On Tue, 2 Nov 2021, at 13:52, Greg Troxel wrote:
> 
> meejah <mee...@meejah.ca> writes:
> 

Great, thanks for the followup!

> > We don't believe this makes a huge practical difference: if a problem
> > with a release is discovered we will work to quickly produce a
> > follow-up. This is true if the problem is in "rc2" (and we produce
> > "rc3") or if the problem is in 1.17.0 (and we produce 1.17.1).
> 
> Do you mean that even if a very minor problem is found, affecting only a
> minority platform, that you will still do this?  I mean essentially, any
> problem that you would have been willing to a apply a post-rc
> pre-release fix for?

Yes, any problems found for any supported platform would receive a prompt fix 
and followup release (e.g. 1.17.1) just the same as if a problem was found with 
"rc0" and a "rc1" followup was required.

> I don't want to do this every week.   The rc label is how the dev team
> says to packagers and anybody else that uses release tarballs "right now
> is when I would like you to test, and we aren't going to be making other
> than bugfix and maybe doc changes until we release".

This wouldn't be every week. We currently do "some" releases per year, and we'd 
like that to be a little more frequent (but almost certainly _not_ as frequent 
as "every week").

Currently, we basically say "here is 1.17.0-rc0, please report problems" and 
then some ill-defined amount of time later we "release" 1.17.0. The proposed 
change is to just say "here is 1.17.0, please report problems".

I suppose in extreme circumstances it may be the case that a release would have 
to be pulled entirely (e.g. if there was some larger problem discovered that 
couldn't be fixed promptly).

[...]
> pseudorelease made with a release tarball, and that's easy to grab, then
> this prretty much turns it into "every commit is an RC", and then you
> don't need to make one, but you still need to say "please actually test
> now" and refrain from non-bugfix changes.

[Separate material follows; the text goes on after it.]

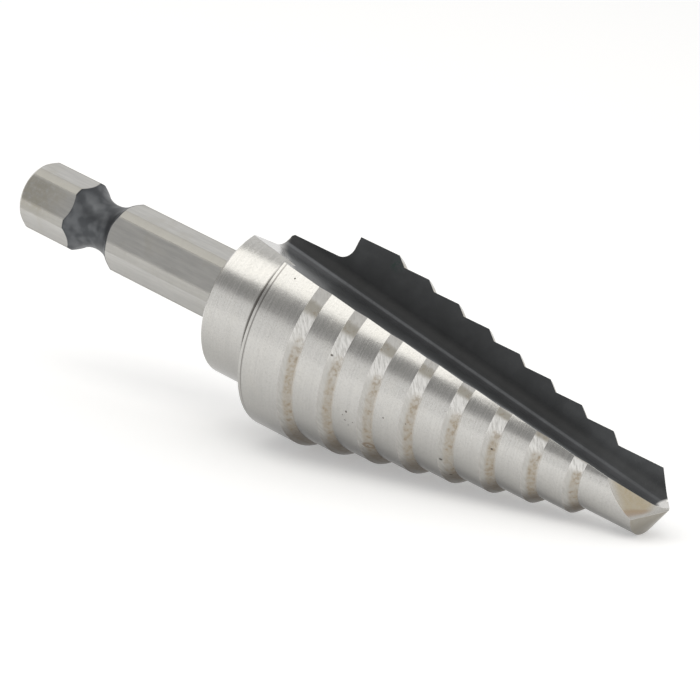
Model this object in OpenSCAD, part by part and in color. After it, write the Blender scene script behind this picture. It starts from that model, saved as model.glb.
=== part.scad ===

I do personally like this idea a lot -- that is, essentially, to replace "RC" 
releases with an "always available" latest release from master. I mean, we 
could even name them as such so that e.g. the first commit to master after 
1.17.0 might produce a "1.18.0-rc0" or so (but maybe "1.18.0-alpha1" or so 
makes sense). The labelling isn't _that_ important, so long as downstream 
systems like PyPI or pip/poetry/etc aren't confused and believe there's a newer 
"actual" release out.

This could also, in the immediate term, serve to test out further release 
automation -- especially if they aren't signed (or are signed by a "CI-only 
automated release key" that people can choose to trust less if appropriate).